Businesses should carry out a risk assessment for each area of their spending to prepare themselves for continuing economic turbulence, say procurement specialists ADR International.

The assessment should determine the likely impact for an organisation’s own sourcing activity and also establish and assess the risk facing its key suppliers.

Robin Jackson, CEO of ADR International, advises flexibility, however. Identifying the impact and the likelihood of an event taking place should enable businesses to prioritise their actions, but contingency plans should be in place in case predictions turn out to be wrong.

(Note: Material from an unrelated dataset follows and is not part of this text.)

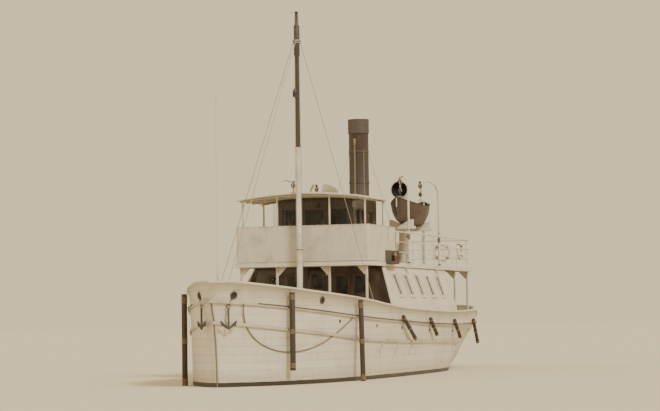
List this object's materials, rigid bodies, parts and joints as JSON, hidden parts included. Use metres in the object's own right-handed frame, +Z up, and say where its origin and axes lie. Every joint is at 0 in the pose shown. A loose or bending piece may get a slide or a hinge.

In the latest eBulletin from ADR International, Jackson says: ”We live in a massively unpredictable world and need to make the right procurement and sourcing decisions right now to  benefit our businesses and organisations in the future.”

Predictions Jackson has gathered from other expert commentators include that the US dollar will increase in value against other currencies except the Chinese yuan, the UK will need support from the IMF and that interest rates will increase in most major western economies to counter inflation.

Rebecca Howard, Director of ADR Learning, the training and development division of ADR International, advises that the kind of deals struck with suppliers before the economic turmoil may no longer be appropriate. She says short-term contracts may be better in current conditions.

In her piece titled “The old rules no longer apply”, she says: “The traditional thinking has always been to mitigate the risk of cost variation in volatile categories by linking the contract to indices such as inflation, commodity pricing or a currency exchange rate.

“This has seemed like a good idea in the past. But these indices are now very difficult to predict and some organisations have come to think that they may be better off with short-term contracts.”

Bill Michels, CEO of ADR North America, says visiting suppliers on their own premises is an invaluable tool.

“Sometimes the only way to validate the soundness of your supply base is to make a formal, structured visit to suppliers,” he says. “It’s tempting to dismiss these visits as a discretionary expenditure, but nothing could be further from the truth.”

Michels makes a series of recommendations for ensuring that maximum benefit is gained through supplier visits. These include mapping the supplier’s supply chain, asking to inspect their financial records and examining the quality of their products.